To build a new city among these multitudes of strangers
we must learn to recognize our fellow citizens
when chance shall throw us together,
and find the means for affirming our mutual “patriotism.”
We are obliged to set an example,
to be the preachers and poets and tellers of tales
of the great dismal city of refuge.
We must steer clear of the Jeffersonian fraternal ideal
which, in the name of unity, blows up such a cloud of sentiment
as to obscure a dark and violent city.
We must avoid charity as the plague it is,
with its ethic of condescension.
We must remember that war is no medicine for loneliness.
Try love-laughter-song-dance, the tonics,
before resort to narcotics and final solutions.
In the lonely crowds of the urban wilderness
there is mingled a saving remnant,
a band of brothers and sisters, mostly unknown to each other,
whose lavish hearts still accommodate the possibility
of The Other America–
who are holding the pass, so to speak,
until we are ready, each in his or her own time,
to go back over all the rough, dark places,
to try, and finally, to fathom our old love–America.
We must make the pilgrimage of Huck Finn,
back to the beginning,
divesting ourselves of false romance,
disciplining our imagination in the school of nature,
seeking fraternity with the strong victim, one to one,
with the strength of personal character and devotion
such that both of us are stretched toward our full stature.

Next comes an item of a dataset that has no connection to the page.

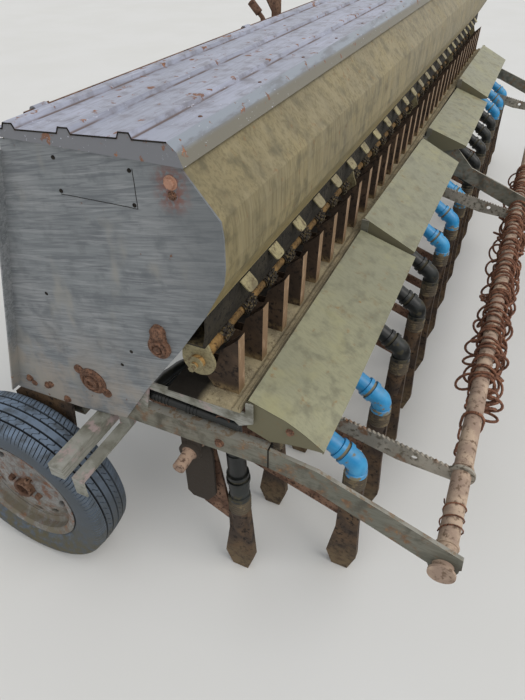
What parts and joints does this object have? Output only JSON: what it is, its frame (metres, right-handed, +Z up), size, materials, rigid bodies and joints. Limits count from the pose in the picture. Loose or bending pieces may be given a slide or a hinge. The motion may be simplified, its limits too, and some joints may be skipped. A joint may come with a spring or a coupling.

Then we shall find ourselves in the Great Dismal City of
Refuge, candidates for citizenship.
If we have learned well
to recognize ignorance and dependence
in ourselves and the world at large,
and if we have learned to draw on the inexhaustible
well of humor within
which laughs aside our fears and pretensions,
cheering us in our search for a true humanity,
then we shall be the shining citizens
of the Great Dismal City of Refuge,
brothers and sisters in the global swamp-rat communion.